-- begin --

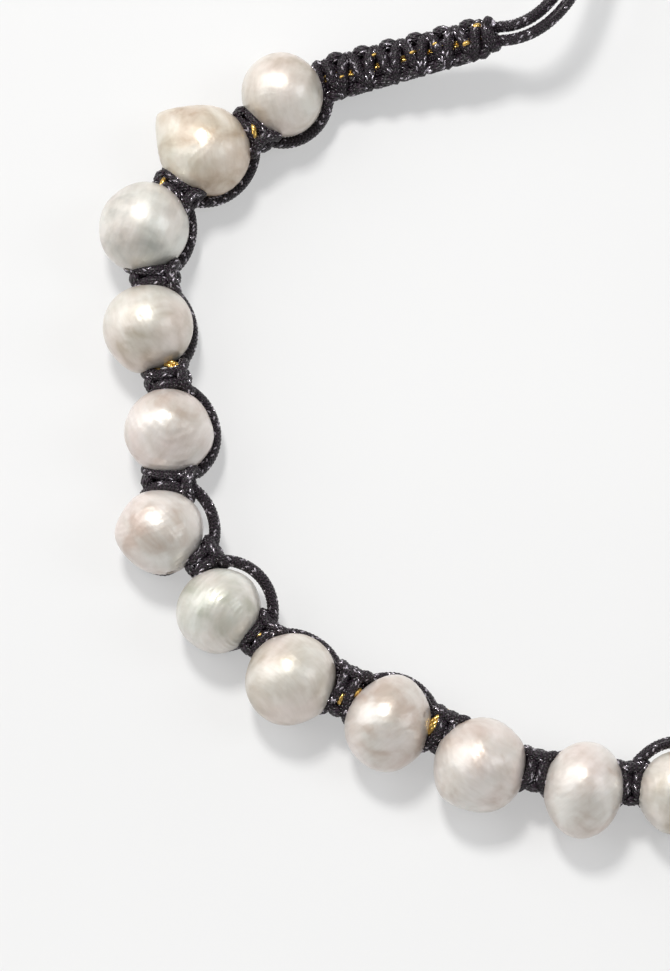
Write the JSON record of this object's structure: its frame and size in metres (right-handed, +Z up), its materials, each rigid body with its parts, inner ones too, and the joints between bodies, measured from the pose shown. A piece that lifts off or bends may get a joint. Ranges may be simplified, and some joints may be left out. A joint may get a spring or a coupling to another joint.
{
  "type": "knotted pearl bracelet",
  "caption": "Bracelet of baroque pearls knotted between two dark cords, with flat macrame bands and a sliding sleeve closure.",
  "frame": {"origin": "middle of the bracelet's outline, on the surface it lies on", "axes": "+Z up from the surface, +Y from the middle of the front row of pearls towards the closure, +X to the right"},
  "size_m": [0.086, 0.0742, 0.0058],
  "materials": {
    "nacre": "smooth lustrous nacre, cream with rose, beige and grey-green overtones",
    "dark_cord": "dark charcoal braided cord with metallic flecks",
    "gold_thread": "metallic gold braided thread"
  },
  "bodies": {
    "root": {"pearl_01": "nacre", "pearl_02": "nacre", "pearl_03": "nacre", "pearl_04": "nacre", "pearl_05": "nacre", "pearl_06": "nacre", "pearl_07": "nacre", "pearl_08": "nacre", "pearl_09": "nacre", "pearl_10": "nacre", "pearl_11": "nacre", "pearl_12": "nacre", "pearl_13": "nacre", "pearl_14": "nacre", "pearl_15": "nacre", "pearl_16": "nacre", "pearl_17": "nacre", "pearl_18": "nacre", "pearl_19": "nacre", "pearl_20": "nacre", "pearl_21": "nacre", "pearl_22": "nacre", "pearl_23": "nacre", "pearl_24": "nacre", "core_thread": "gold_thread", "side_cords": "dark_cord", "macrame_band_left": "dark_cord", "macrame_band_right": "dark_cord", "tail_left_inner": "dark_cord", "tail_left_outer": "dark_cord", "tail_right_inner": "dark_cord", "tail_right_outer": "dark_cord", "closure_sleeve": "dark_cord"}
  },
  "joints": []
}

-- end --

Stated exercise → Copy all of the material word for word.

Answer for the task →
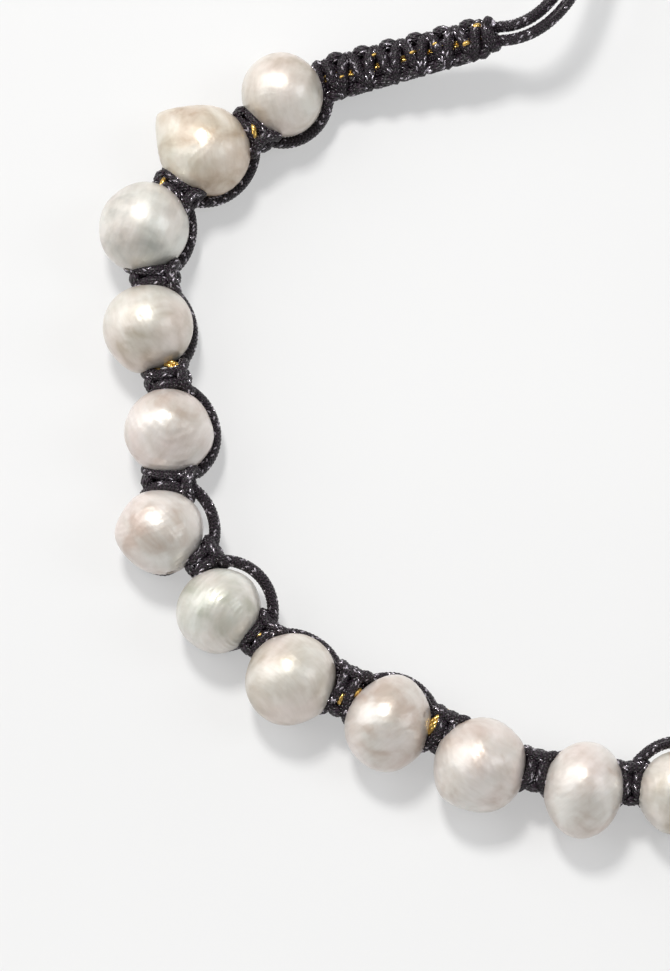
Write the JSON record of this object's structure: its frame and size in metres (right-handed, +Z up), its materials, each rigid body with its parts, inner ones too, and the joints between bodies, measured from the pose shown. A piece that lifts off or bends may get a joint. Ranges may be simplified, and some joints may be left out. A joint may get a spring or a coupling to another joint.
{
  "type": "knotted pearl bracelet",
  "caption": "Bracelet of baroque pearls knotted between two dark cords, with flat macrame bands and a sliding sleeve closure.",
  "frame": {"origin": "middle of the bracelet's outline, on the surface it lies on", "axes": "+Z up from the surface, +Y from the middle of the front row of pearls towards the closure, +X to the right"},
  "size_m": [0.086, 0.0742, 0.0058],
  "materials": {
    "nacre": "smooth lustrous nacre, cream with rose, beige and grey-green overtones",
    "dark_cord": "dark charcoal braided cord with metallic flecks",
    "gold_thread": "metallic gold braided thread"
  },
  "bodies": {
    "root": {"pearl_01": "nacre", "pearl_02": "nacre", "pearl_03": "nacre", "pearl_04": "nacre", "pearl_05": "nacre", "pearl_06": "nacre", "pearl_07": "nacre", "pearl_08": "nacre", "pearl_09": "nacre", "pearl_10": "nacre", "pearl_11": "nacre", "pearl_12": "nacre", "pearl_13": "nacre", "pearl_14": "nacre", "pearl_15": "nacre", "pearl_16": "nacre", "pearl_17": "nacre", "pearl_18": "nacre", "pearl_19": "nacre", "pearl_20": "nacre", "pearl_21": "nacre", "pearl_22": "nacre", "pearl_23": "nacre", "pearl_24": "nacre", "core_thread": "gold_thread", "side_cords": "dark_cord", "macrame_band_left": "dark_cord", "macrame_band_right": "dark_cord", "tail_left_inner": "dark_cord", "tail_left_outer": "dark_cord", "tail_right_inner": "dark_cord", "tail_right_outer": "dark_cord", "closure_sleeve": "dark_cord"}
  },
  "joints": []
}